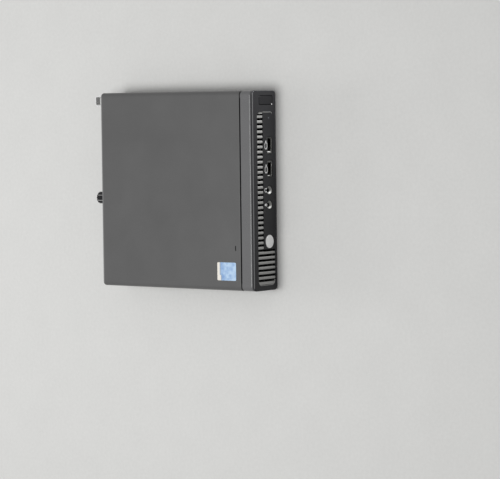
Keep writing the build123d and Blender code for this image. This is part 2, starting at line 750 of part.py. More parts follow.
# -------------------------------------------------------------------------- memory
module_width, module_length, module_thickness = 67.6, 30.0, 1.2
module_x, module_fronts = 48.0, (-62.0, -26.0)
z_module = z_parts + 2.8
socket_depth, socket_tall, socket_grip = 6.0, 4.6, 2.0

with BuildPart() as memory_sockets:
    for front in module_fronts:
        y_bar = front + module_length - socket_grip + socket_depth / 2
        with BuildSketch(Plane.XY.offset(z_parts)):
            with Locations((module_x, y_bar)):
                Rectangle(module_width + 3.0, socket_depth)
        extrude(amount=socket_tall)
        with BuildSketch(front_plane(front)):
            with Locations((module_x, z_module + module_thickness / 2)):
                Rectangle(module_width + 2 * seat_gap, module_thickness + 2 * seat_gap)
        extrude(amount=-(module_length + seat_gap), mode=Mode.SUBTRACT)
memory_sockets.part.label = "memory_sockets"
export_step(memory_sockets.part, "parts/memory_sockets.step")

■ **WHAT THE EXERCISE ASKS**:
Print the whole listing exactly as it is.

■ **WRITTEN ANSWER**:
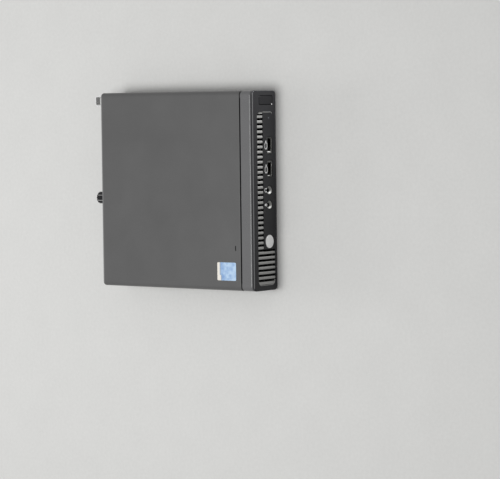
Keep writing the build123d and Blender code for this image. This is part 2, starting at line 750 of part.py. More parts follow.
# -------------------------------------------------------------------------- memory
module_width, module_length, module_thickness = 67.6, 30.0, 1.2
module_x, module_fronts = 48.0, (-62.0, -26.0)
z_module = z_parts + 2.8
socket_depth, socket_tall, socket_grip = 6.0, 4.6, 2.0

with BuildPart() as memory_sockets:
    for front in module_fronts:
        y_bar = front + module_length - socket_grip + socket_depth / 2
        with BuildSketch(Plane.XY.offset(z_parts)):
            with Locations((module_x, y_bar)):
                Rectangle(module_width + 3.0, socket_depth)
        extrude(amount=socket_tall)
        with BuildSketch(front_plane(front)):
            with Locations((module_x, z_module + module_thickness / 2)):
                Rectangle(module_width + 2 * seat_gap, module_thickness + 2 * seat_gap)
        extrude(amount=-(module_length + seat_gap), mode=Mode.SUBTRACT)
memory_sockets.part.label = "memory_sockets"
export_step(memory_sockets.part, "parts/memory_sockets.step")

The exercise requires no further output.